◆ **EXERCISE INSTRUCTIONS**
Below are records; reproduce exactly the lines from the one that has "Continue the FreeCAD" through the one that has "return angle +", ends included, and nothing more.

◆ **STORED DATA**
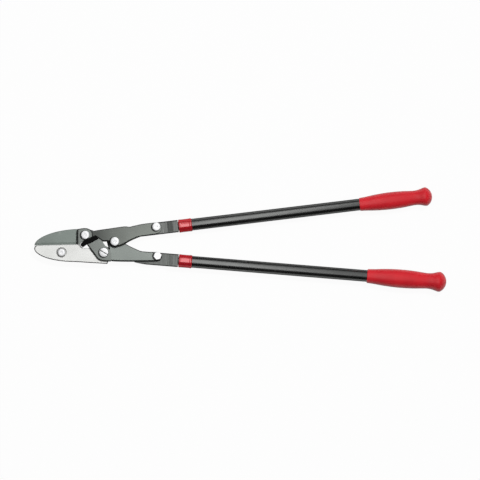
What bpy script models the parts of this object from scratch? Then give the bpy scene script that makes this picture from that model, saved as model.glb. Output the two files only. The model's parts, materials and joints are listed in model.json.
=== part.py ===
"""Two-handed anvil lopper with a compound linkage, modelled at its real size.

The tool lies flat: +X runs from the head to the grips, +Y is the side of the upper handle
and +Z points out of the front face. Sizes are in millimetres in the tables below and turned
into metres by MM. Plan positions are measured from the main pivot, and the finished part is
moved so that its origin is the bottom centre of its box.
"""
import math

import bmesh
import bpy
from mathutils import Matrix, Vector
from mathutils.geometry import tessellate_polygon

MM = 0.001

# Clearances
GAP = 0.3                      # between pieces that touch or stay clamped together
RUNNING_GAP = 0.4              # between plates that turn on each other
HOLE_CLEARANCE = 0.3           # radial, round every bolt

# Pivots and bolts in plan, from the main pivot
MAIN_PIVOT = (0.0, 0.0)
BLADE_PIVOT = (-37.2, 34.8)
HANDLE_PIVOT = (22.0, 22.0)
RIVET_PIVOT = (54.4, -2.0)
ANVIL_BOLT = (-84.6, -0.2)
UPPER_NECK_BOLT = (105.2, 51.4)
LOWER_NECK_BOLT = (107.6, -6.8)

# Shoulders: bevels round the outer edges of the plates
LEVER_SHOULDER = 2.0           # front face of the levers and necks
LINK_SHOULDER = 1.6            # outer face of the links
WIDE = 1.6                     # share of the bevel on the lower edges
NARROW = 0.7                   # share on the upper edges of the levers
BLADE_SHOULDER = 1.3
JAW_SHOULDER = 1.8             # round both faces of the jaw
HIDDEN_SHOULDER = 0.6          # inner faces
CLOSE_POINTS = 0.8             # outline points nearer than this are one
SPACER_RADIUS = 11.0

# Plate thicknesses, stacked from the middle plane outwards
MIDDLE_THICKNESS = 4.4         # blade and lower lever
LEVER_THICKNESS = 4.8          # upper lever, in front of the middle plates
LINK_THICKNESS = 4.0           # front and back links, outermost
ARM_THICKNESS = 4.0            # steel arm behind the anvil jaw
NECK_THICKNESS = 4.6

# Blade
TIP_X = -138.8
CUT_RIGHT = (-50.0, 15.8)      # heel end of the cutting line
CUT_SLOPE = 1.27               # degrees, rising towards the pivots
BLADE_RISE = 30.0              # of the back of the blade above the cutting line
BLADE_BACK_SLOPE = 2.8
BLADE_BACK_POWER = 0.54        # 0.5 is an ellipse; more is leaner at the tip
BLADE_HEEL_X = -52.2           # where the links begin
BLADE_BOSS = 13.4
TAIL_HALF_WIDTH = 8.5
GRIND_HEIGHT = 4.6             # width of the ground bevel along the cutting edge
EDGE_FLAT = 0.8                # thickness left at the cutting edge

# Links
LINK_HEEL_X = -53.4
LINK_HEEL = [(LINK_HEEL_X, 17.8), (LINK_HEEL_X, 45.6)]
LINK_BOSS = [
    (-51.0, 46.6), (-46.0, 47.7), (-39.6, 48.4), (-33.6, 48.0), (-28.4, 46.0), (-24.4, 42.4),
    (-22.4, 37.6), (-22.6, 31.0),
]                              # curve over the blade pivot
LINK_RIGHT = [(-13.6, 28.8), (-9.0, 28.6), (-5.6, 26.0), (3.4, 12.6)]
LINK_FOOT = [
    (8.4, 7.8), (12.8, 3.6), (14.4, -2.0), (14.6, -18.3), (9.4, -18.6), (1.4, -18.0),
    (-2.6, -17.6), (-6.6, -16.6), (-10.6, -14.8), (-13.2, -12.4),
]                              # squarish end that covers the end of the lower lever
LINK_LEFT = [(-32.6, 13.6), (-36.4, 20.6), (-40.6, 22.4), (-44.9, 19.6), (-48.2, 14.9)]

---

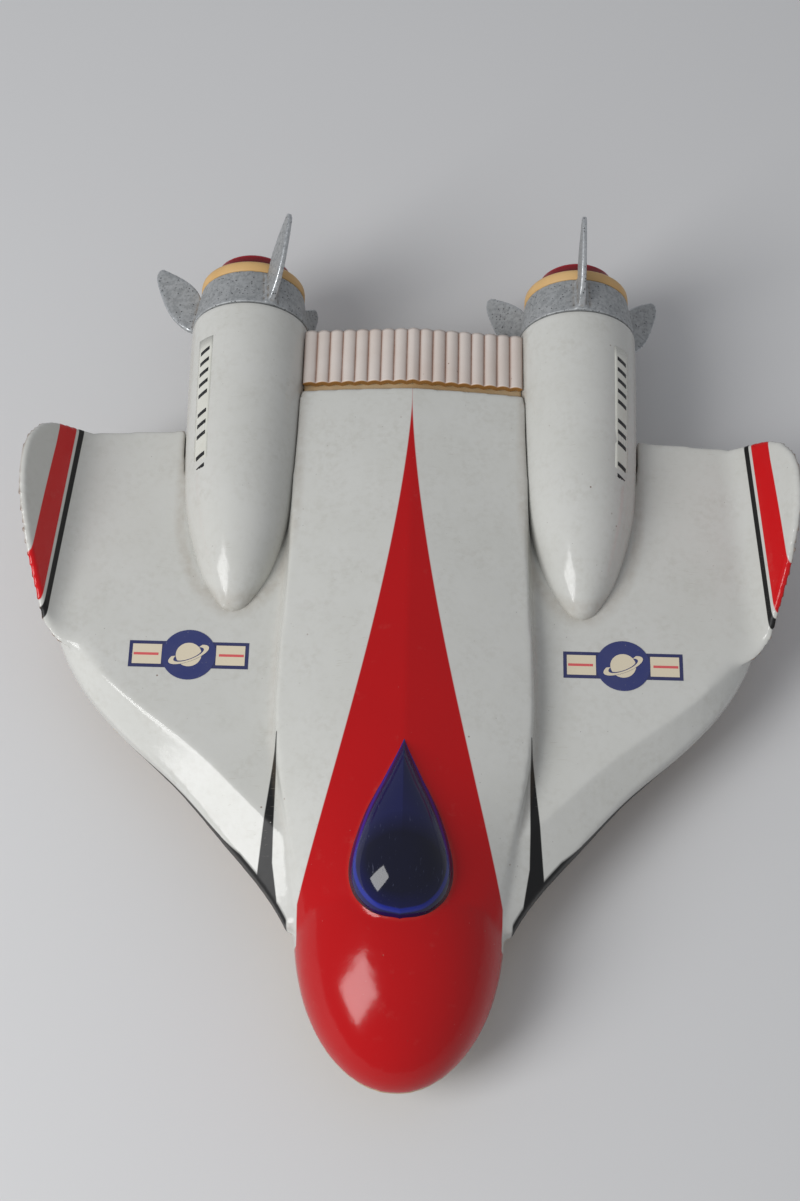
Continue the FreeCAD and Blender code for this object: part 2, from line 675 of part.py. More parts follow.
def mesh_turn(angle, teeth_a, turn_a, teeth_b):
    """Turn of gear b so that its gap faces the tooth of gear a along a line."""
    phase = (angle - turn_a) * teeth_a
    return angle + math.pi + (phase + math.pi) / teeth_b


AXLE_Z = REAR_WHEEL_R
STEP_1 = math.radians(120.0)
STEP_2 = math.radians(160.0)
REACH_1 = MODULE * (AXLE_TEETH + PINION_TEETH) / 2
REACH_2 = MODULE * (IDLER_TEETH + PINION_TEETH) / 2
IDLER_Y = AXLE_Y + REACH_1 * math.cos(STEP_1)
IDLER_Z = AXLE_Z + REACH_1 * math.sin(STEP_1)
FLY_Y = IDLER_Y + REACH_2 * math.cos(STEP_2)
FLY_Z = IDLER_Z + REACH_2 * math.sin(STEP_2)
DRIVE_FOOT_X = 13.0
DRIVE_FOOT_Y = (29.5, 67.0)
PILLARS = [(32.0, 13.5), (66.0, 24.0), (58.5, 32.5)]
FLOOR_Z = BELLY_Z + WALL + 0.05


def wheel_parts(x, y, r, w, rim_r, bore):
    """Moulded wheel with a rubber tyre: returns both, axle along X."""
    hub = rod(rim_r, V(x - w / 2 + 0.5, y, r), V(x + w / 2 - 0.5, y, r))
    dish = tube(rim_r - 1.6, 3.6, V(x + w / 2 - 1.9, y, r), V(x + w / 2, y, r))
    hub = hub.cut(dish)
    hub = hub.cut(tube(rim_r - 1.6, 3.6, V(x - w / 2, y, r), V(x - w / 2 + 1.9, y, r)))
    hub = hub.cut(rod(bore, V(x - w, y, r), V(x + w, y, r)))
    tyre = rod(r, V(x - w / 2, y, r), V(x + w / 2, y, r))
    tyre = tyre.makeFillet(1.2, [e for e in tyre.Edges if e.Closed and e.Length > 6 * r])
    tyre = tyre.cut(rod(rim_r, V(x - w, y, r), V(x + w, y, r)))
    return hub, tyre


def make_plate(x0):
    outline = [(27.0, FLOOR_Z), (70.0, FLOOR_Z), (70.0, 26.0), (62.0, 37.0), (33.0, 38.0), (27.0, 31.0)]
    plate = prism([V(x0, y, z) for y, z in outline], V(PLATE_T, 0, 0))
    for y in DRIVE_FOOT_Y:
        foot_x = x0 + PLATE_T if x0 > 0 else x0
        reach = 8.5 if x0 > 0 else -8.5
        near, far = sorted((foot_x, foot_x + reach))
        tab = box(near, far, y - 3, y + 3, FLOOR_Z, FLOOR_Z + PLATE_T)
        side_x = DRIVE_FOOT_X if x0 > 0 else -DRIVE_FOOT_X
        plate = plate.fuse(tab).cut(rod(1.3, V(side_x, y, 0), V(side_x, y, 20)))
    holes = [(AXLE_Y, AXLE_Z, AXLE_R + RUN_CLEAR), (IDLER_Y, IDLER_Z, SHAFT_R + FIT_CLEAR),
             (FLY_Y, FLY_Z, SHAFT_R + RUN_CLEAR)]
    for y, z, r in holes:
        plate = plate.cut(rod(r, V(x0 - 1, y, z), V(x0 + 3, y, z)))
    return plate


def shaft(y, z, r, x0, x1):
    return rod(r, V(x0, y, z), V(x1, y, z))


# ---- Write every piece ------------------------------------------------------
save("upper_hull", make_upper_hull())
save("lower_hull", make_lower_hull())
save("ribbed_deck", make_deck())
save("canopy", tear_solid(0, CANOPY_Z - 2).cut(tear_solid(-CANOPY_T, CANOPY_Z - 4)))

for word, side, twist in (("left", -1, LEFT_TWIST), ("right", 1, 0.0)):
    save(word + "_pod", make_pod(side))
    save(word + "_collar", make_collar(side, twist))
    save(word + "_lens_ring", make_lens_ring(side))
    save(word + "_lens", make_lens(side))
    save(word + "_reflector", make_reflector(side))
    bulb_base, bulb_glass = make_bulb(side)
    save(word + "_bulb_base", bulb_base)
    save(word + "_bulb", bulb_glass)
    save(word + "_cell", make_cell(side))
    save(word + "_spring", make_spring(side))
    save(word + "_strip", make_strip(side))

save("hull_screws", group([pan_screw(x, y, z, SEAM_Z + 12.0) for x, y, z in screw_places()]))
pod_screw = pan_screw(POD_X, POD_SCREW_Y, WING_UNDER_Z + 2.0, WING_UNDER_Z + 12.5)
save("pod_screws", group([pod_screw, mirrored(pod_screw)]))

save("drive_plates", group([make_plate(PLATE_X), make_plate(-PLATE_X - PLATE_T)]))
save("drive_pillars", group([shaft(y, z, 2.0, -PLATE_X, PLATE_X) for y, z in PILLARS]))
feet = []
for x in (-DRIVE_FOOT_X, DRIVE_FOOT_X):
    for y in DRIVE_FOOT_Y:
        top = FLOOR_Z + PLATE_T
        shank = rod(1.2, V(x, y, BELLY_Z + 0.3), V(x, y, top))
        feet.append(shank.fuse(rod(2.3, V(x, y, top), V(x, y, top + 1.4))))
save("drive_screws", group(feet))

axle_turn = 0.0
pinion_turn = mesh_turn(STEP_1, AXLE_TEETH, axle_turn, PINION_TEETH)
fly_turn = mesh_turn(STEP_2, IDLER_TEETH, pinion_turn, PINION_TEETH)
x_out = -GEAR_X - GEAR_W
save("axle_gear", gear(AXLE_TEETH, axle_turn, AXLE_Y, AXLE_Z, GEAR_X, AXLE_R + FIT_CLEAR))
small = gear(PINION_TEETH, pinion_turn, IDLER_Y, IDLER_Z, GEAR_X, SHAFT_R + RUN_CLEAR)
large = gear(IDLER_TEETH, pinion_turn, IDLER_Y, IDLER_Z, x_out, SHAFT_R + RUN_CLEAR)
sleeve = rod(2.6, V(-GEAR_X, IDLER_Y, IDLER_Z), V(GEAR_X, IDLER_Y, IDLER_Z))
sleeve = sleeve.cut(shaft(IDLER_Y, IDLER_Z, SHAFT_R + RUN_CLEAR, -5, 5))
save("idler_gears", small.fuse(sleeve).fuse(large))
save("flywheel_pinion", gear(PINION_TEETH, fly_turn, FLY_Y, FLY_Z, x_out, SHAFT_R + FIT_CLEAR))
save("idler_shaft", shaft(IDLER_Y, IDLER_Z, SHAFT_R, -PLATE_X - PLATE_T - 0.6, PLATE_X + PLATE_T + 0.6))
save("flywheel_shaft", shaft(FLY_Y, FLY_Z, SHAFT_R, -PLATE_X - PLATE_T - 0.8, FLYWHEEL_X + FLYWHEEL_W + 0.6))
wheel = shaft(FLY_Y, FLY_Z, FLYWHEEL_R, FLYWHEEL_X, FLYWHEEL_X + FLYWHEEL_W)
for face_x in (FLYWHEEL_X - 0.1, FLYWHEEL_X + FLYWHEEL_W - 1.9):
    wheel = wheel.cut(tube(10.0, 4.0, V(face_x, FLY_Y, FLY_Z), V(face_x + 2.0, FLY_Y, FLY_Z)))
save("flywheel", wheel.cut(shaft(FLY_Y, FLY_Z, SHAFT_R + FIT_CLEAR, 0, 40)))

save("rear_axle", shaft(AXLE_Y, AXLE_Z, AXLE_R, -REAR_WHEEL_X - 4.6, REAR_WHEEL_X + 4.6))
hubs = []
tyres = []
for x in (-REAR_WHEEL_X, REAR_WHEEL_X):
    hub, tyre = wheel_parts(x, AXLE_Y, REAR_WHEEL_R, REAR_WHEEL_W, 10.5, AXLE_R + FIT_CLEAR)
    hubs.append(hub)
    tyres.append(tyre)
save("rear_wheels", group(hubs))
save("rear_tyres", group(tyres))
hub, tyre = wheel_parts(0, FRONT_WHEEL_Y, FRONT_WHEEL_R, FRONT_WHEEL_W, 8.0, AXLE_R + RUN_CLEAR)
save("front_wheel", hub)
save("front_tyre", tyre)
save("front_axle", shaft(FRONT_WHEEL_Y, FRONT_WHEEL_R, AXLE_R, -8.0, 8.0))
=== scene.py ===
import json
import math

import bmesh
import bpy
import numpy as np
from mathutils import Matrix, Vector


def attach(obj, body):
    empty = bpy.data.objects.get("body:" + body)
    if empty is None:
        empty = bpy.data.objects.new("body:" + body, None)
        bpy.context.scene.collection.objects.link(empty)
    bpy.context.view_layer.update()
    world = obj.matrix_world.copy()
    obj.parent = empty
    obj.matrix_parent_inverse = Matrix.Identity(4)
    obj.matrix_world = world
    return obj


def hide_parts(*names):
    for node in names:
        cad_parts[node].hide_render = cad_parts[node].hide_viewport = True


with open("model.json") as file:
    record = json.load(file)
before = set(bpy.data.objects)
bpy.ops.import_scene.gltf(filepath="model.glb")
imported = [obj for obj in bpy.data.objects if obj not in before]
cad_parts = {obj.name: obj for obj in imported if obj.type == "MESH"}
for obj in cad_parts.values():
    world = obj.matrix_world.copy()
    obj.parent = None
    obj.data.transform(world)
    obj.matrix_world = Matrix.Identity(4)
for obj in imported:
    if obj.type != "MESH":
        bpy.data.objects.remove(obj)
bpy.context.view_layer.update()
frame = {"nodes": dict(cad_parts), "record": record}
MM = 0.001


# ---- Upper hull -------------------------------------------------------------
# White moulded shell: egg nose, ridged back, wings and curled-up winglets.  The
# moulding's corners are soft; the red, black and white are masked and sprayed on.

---

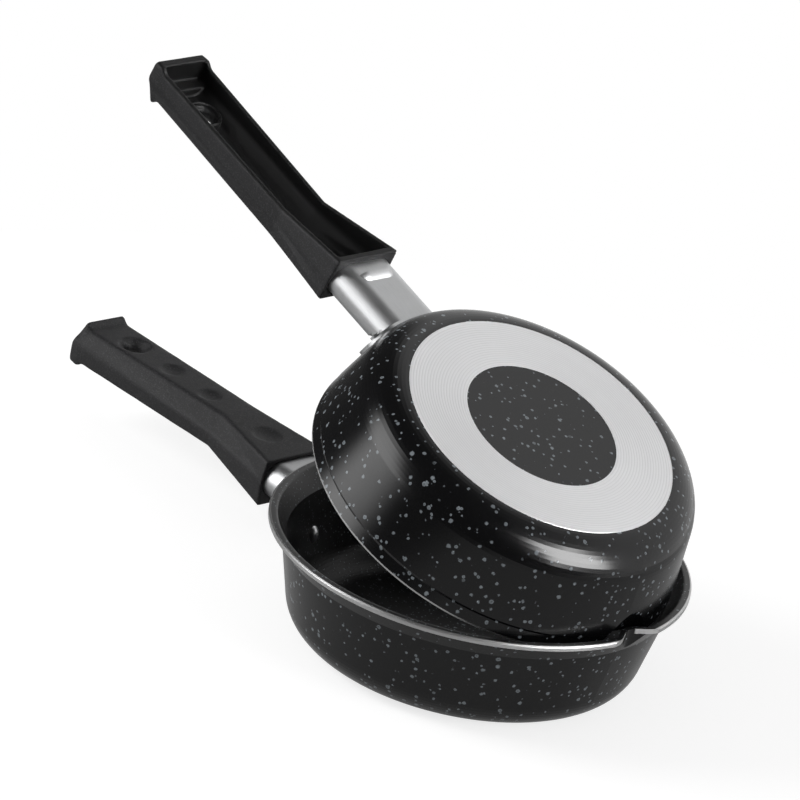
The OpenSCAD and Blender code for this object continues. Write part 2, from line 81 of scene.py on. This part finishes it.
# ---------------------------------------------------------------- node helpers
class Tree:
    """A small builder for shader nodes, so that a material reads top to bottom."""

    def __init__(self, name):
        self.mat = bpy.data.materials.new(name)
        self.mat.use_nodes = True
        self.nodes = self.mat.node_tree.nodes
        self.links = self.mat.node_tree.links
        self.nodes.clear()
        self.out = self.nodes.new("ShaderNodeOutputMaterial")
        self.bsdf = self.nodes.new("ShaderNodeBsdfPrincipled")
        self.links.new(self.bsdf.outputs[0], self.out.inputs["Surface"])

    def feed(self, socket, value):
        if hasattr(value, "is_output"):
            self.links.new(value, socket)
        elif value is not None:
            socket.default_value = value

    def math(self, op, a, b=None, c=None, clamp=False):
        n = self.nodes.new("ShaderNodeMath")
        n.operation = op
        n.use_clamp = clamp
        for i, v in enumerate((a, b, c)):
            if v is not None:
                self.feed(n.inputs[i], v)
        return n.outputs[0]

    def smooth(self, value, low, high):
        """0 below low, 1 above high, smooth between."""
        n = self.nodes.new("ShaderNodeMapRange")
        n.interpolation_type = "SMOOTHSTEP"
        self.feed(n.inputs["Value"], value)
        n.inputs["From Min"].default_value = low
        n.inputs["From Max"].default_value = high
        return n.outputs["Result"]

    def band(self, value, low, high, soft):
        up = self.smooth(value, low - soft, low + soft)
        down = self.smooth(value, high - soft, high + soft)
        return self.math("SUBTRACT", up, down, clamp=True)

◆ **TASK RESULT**
Continue the FreeCAD and Blender code for this object: part 2, from line 675 of part.py. More parts follow.
def mesh_turn(angle, teeth_a, turn_a, teeth_b):
    """Turn of gear b so that its gap faces the tooth of gear a along a line."""
    phase = (angle - turn_a) * teeth_a
    return angle + math.pi + (phase + math.pi) / teeth_b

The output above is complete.